Mit dieser wunderschönen Phrase, Rückverwandlung der sozialistischen Eigentumsverhältnisse als Konterrevolution, wird ganz nebenbei über die Arbeiterinnen geurteilt, sie hätten sich faktisch konterrevolutionär verhalten, zumindest manipulieren lassen, denn es gibt empirisch kaum massenhaften Widerstand gegen die Treuhand-Privatisierungen, sondern es wird vor allem die Frage umgangen, warum der Kapitalismus der BRD das der DDR gegenüber effektivere ökonomische System war. Dabei war die Antwort Hundertemal in der DDR in Lehrbüchern wie Wissenschaftlicher Kommunismus oder Politische Ökonomie des Sozialismus gegeben worden mittels eines kanonischen Zitats. Für Lenin war die „Arbeitsproduktivität in letzter Instanz das allerwichtigste, das ausschlaggebende für den Sieg der neuen Gesellschaftsordnung. […] Der Kapitalismus kann endgültig besiegt werden und wird dadurch endgültig besiegt werden, dass der Sozialismus eine neue, weit höhere Arbeitsproduktivität schafft“ (Die große Initiative (1919).(48) Nie war Lenin dem Zentrum der Marxschen Theorie, dem ‚Kapital‘ , näher als mit dieser Feststellung! Verständlicherweise tastend versuchen im Prüfstand-Band verschiedene Autoren sich die ökonomische Überlegenheit des Kapitalismus und die Unterlegenheit des Sozialismus zu erklären.
* „Ein völlig vereinfachtes Kapitalismusbild, welches die Potenzen des modernen Kapitalismus nicht wahrnahm“ (Schumann, 22)
* Ein Marxismus-Leninismus, der keinerlei wissenschaftliche Substanz mehr herausbrachte, „unfähig, diese Gesellschaft wirklich geistig anzuleiten…Zuletzt war er so brav geworden, daß ihn keiner mehr ernst nahm“ (Mocek 68/9)
* Der Machtapparat greift “ zu Methoden, gegen die die Arbeiterbewegung während des ganzen Kapitalismus zu Felde gezogen ist“ (Klenner 97)
* Selbst der positivste Beitrag zur DDR im Buch, der von Christa Luft, räumt ein: “ Das ökonomische Wachstum war gegenüber vorangegangenen Zeiträumen abgeschwächt, die Akkumulation rückläufig. Die Auslandsverschuldung schwoll an, ein immer größer werdendes Inlandsprodukt musste für die Devisenerwirtschaftung aufgewendet werden, um den Schuldendienst zu leisten“ (Luft 142/3)

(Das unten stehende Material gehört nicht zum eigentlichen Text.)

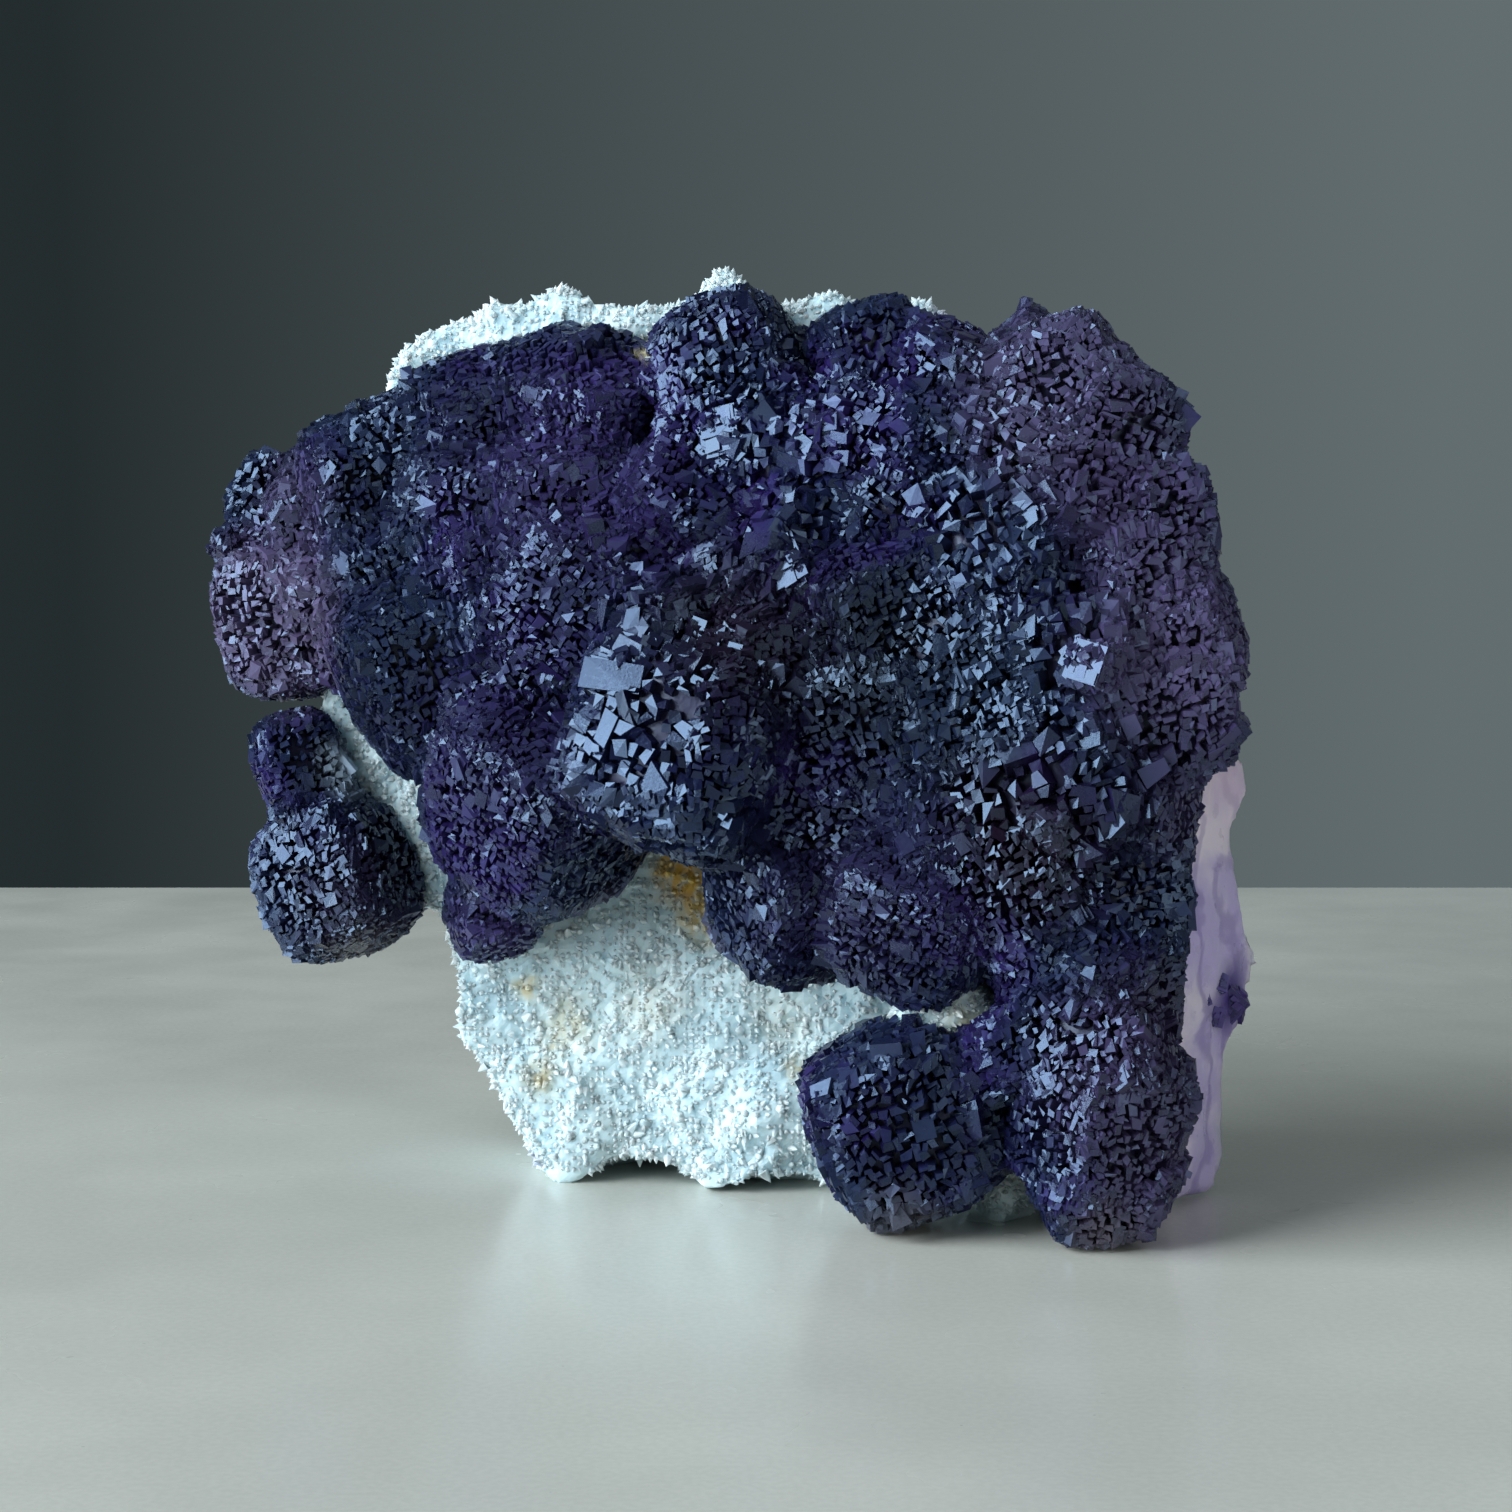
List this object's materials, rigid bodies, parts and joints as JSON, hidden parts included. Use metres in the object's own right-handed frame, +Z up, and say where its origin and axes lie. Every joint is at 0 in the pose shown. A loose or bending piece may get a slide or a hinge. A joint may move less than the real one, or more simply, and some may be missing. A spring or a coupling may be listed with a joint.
{
  "type": "fluorite specimen",
  "caption": "Violet fluorite nodules of small grown-together cubes on an upright plate of sugary white quartz that stands by itself.",
  "frame": {"origin": "on the table, under the middle of the specimen's bounding box", "axes": "+Z up; +Y to the back, away from the side with the crystals; +X to the right, along the specimen's width"},
  "size_m": [0.1341, 0.0723, 0.1109],
  "materials": {
    "white_quartz": "sugary white quartz with a faint blue cast, small sparkling grains and ochre iron stains",
    "violet_fluorite": "dark violet translucent fluorite with glossy mosaic faces, paling to lavender on the right flank"
  },
  "bodies": {
    "root": {"quartz_matrix": "white_quartz", "fluorite_crust": "violet_fluorite", "fluorite_cluster_lower_left": "violet_fluorite"}
  },
  "joints": []
}
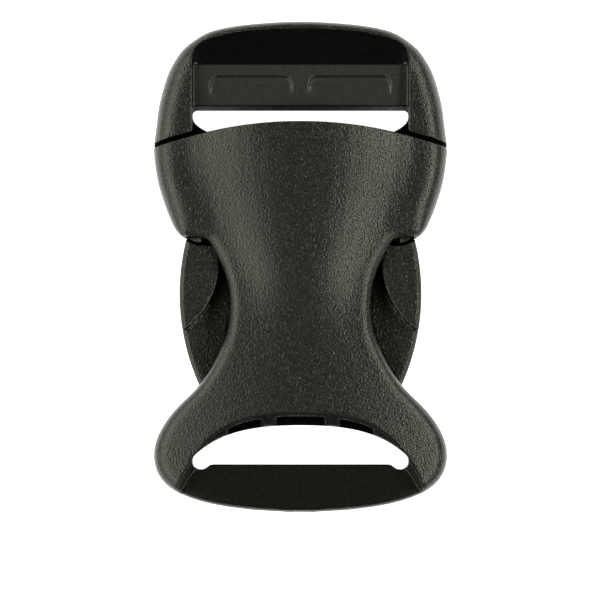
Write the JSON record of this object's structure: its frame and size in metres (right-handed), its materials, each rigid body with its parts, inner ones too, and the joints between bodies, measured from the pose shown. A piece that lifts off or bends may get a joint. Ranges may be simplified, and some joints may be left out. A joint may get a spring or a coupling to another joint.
{
  "type": "side release buckle",
  "caption": "Side release buckle for 25 mm webbing: plug with a ladder frame and two sprung finger pads, fastened in its socket.",
  "frame": {"origin": "centre of the bounding box's base, on the surface that the back face lies on", "axes": "+Y along the length, from the socket to the plug; +Z out of the front face; +X across the webbing, to the right seen from the front"},
  "size_m": [0.0348, 0.0582, 0.012],
  "materials": {
    "acetal": "fine moulded grain, black acetal"
  },
  "bodies": {
    "root": {"plug": "acetal", "socket": "acetal"}
  },
  "joints": []
}
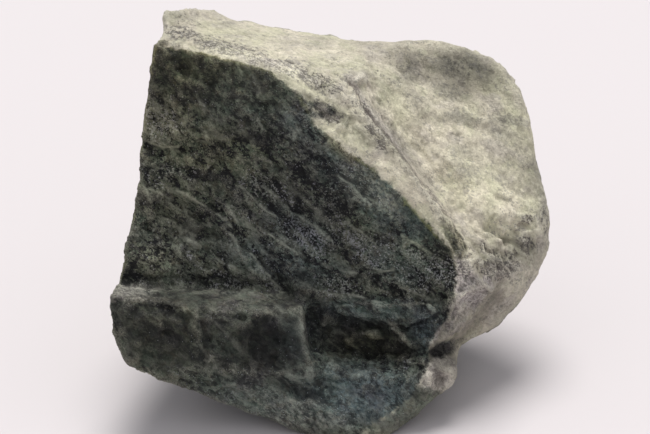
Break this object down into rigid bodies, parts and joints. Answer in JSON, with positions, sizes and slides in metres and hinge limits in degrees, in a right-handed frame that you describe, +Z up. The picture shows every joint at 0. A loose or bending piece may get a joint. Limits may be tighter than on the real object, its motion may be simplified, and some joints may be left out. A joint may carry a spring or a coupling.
{
  "type": "rough peridot",
  "caption": "Rough chunk of massive, fine-grained, grey-green olivine rock with broken faces, a sharp ridge, a ledge and a flat broken underside to rest on.",
  "frame": {"origin": "centre of the stone's bounding box on the plane it rests on", "axes": "+X along the broad steep front face to the right, +Y from the front face to the back, +Z up"},
  "size_m": [0.0516, 0.0388, 0.0422],
  "materials": {
    "rough_olivine_rock": "rough granular fracture, pale grey-green with near-black specks drawn out in streaks"
  },
  "bodies": {
    "root": {"stone": "rough_olivine_rock"}
  },
  "joints": []
}
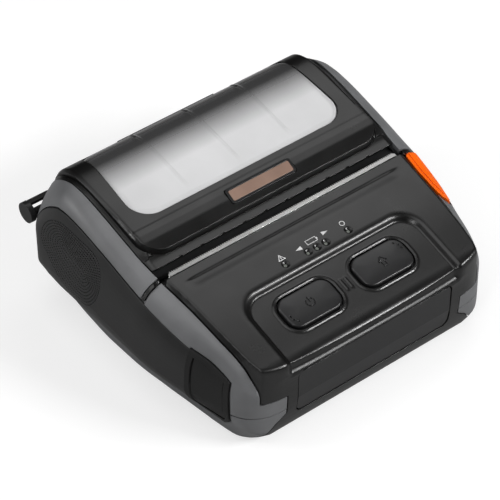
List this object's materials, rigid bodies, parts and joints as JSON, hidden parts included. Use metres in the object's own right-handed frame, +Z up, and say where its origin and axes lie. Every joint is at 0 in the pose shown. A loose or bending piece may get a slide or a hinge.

* Und Michael Brie sieht daher eine neue Perspektive, die nicht zur zentralsozialistischen Bürokratie zurückkehren will in: „Mehr Demokratie und nicht weniger, nicht Zerschlagung des Unternehmertums, sondern mehr ökologische und soziale macht sind einzufordern.“ (104)

Beide nehmen darin Gedanken von Fritz Behrens(49) auf, die sich unter dem Schlagwort „Wirtschaftsdemokratie“ in epischer Breite im Programmentwurf nunmehr besichtigen lassen. Die frommen Wünsche über die modern (modisch?) jetzt lieber Vergesellschaftung genannte Verstaatlichung wage ich nicht anzuzweifeln; wie man im Kapitalismus es fertig bringt, nicht nach dem Profitkalkül der „engen (?)Profitinteressen“ (1020) privater Unternehmen durch die öffentliche Hand zu wirtschaften? Was unterscheidet die von den hypertrophen Betriebswirtschaftsfunktionären der produzierenden Nation, wie sie Ruben beschrieben hatte? In den Dutzenden von Absätzen über dieses Thema, die über den Entwurf verstreut sind, mag ich was übersehen haben, doch das ist vielleicht der Schlüsselsatz: „Wirtschaftliche Entwicklung darf nicht nur dem Markt und den Unternehmen überlassen, sondern muss in ihren Grundrichtungen demokratisch gesteuert werden. (1179) Neben Steuerung der Wirtschaft durch die Politik soll die Politik gleichzeitig von den Beschäftigten, die „realen Einfluss auf die betrieblichen Entscheidungen“ bekommen sollen (1086) gesteuert werden. Ich möchte zu der Utopie doppelten Kontingenz-Steuerung und einer hyperkomplexe Zweitcodierung als Soziologe schweigen – die Leserin wird dankbar aufatmen, von invisibilisierter hypocrisy verschont zu bleiben! – und allein die freche These hinwerfen: Alle im Programm genannten, gewünschten Formen von Wirtschaftdemokratie und die, die im Finanzbereich und in der Energiewirtschaft (1094) staatliche Verfügungsmacht ausmachen, unterstellen, wenn die politische Kontrolle überhaupt Sinn machen soll, eine Einparteiendemokratie oder mindestens 50% Mehrheiten im Mehrparteiensystem, weil sonst alle politischen Kontroll- und Steuerungsinstrumente nicht funktionieren: Die je gebildeten Gremien (politische Romantiker in der Partei wie mir bekannte in der Historischen Kommission sagen heimlich errötend: Räte) müssen nach den Regeln eines demokratischen Pluralismus je nach Wahlergebnis zusammengesetzt werden: RWE oder E-On oder Deutsche Bank wären so gesteuert durch CDU/CSU/SPD (Asmussen wäre als Vorsitzender eines Gesamtvolkswirtschaftsrats der Superkandidat!), weiter durch 12 oder sagen wir optimistisch 18 % LINKE, doch ebensoviel Prozente hätten die Neo-Liberalen, fein aufgeteilt zwischen den Grünen und der Rest-FDP – die ihr jeweiliges Wirtschaftklientel bedienen.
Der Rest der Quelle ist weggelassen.